Left defensive end Carlos Dunlap (concussion) – who also recently inked a rich contract extension – was just as disruptive as Johnson last season and offers more in run defense. Zimmer frequently uses three defensive ends together, kicking Wallace Gilberry inside.

At the second-level, the Bengals low-risk gamble on linebacker Vontaze Burfict paid huge dividends. Burfict was a 14-game starter, a three down Will-backer, and led the Bengals with 127 tackles. Burfict is still developing and his play borders on reckless at times, but the initial returns indicate the Bengals may have outsmarted the rest of the league.

After years of playing as a 3-4 rush linebacker, free agent acquisition James Harrison will now man the strong side in a 4-3. It seems like a curious fit, as Harrison doesn’t rush the passer like he once did, but can still set the edge versus the run. In Cincinnati, Harrison may find himself in the foreign situation of being subbed out on third down.

The loss of Emmanuel Lamur is a big blow. Lamur was a developing nickel linebacker, but a dislocated shoulder may cost him the season. Vincent Rey is the logical replacement, but doesn’t offer the same range in pass coverage.

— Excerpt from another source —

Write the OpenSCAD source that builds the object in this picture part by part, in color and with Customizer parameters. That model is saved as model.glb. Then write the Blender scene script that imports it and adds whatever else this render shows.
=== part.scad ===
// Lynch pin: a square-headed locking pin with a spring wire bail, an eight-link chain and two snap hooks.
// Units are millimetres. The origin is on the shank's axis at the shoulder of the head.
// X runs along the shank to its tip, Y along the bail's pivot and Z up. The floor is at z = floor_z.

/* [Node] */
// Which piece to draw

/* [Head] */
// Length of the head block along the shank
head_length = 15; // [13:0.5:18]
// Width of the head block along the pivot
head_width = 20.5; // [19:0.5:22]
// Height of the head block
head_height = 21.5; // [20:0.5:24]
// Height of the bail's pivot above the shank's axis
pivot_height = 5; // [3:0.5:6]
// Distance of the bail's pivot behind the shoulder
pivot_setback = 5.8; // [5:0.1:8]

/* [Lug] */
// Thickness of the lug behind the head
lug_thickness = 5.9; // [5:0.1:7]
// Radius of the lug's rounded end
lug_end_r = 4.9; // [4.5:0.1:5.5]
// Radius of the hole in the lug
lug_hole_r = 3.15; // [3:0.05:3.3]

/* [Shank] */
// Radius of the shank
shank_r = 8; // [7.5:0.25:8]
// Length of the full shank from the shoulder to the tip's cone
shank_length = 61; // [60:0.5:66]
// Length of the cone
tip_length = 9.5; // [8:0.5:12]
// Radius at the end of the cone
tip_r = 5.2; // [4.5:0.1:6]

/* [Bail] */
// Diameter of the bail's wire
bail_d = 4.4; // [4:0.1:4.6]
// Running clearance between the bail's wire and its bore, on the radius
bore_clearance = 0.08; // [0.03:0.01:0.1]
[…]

The Bengals have a deep group of cornerbacks, led by Leon Hall. Hall is adept at press-man coverage and slides into the slot in nickel, replaced by Adam Jones on the boundary. This group’s willingness to bump and be physical affords Zimmer a lot of flexibility with his underneath coverages.

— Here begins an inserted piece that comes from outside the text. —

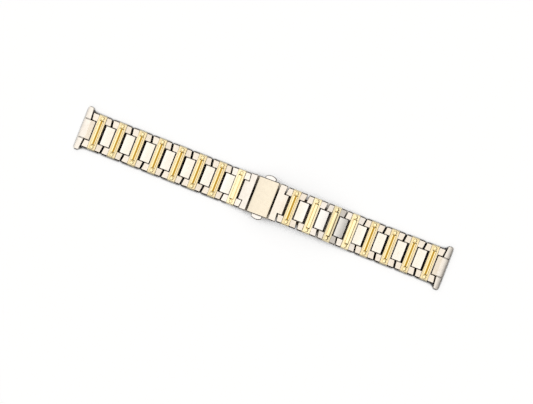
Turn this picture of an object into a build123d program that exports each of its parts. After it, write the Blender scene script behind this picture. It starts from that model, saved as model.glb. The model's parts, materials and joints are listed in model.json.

Opponents will look to work in between the numbers and exploit the soft middle of the Bengals defense. Rey Maualuga is a liability in coverage, and the Bengals are still searching for answers at the strong safety position.

It’s become trendy to pick the Bengals as the team that takes the next step in 2013 and it’s understandable, to a point. This is a very deep and talented roster, with a great blend of young prospects and proven veterans. But, come January, teams have to lean on their trigger man, and I haven’t seen enough from Dalton to think he’s going to take the necessary quantum leap.